Here are some tips and techniques to developing and writing evaluations:

Define Criteria

use the same measurement standards and criteria for all employees performing the same job. A thorough analysis of the job will provide criteria for performance evaluation consistent with the job description. In evaluating performance, managers should consider an employee’s responsibilities and skills and whether or not identified goals have been met. if an evaluation has a rating, a comment should support the rating.

Give accurate evaluations

Managers should not comment on what they do not know for a fact. Employees need to know their personal strengths and areas needing improvements, as well as what is expected.

Take notes

Take notes through the evaluation period. Writing from nothing about a year's worth of events will be a daunting task. Instead, to down notes on employees performance as occasions arise. this includes occasions when the employee exceeded expectations as well as those when employee perofrmance could have been better. Make these notes as specific enough to remind you of the event so that you can include it in the evaluation. Also, use an employee's last review as a benchmark standard for the next reviews. Remember to consider the entire year, not just the last fews months or one incident or crisis.

Do not give unnecessary feedback

Do not give an overly favorable, inflated evaluation. evaluations are often scrutinized by employment unions when employees file claims of discrimination. Employers defending these claims often assert deficient performance as the reason for the discipline, discharge or layoff. If these evaluations are inflated, they will appear to be inconsistent with the asserted reason for terminating the employment. Consequently, the credibility of the reason given for discipline will be questions.

Avoid promises you can't keep

Do not make promises to an employee on the evaluation. Circumstance can and do change beyond a supervisory control. unfulfilled promises diminish a supervisor's credibility and in some cases can form the basis for a breach of contract claim.

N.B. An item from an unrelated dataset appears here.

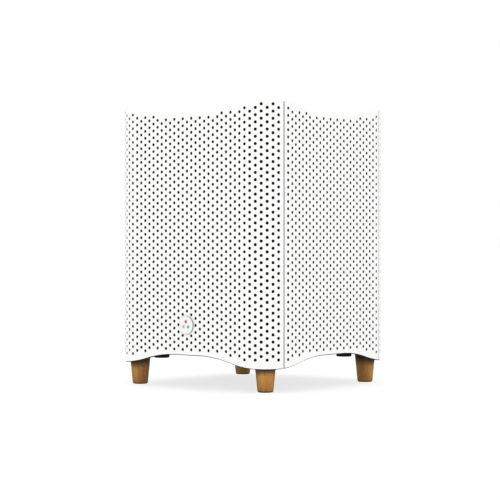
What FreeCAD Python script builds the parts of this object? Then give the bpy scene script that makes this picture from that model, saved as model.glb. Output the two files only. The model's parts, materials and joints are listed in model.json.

Avoid inconsistent statements

Do not make inconsistent statements or set unattainable goals. After drafting the evaluation, review it carefully for inconsistencies. Mixed messages will only confuse employees and can prove embarrassing when supervisors are questioned about them. Setting unattainable goals can result in employees feeling defeated before they begin. A successful employee mean a successful manager. Attainable goals are a win for everyone.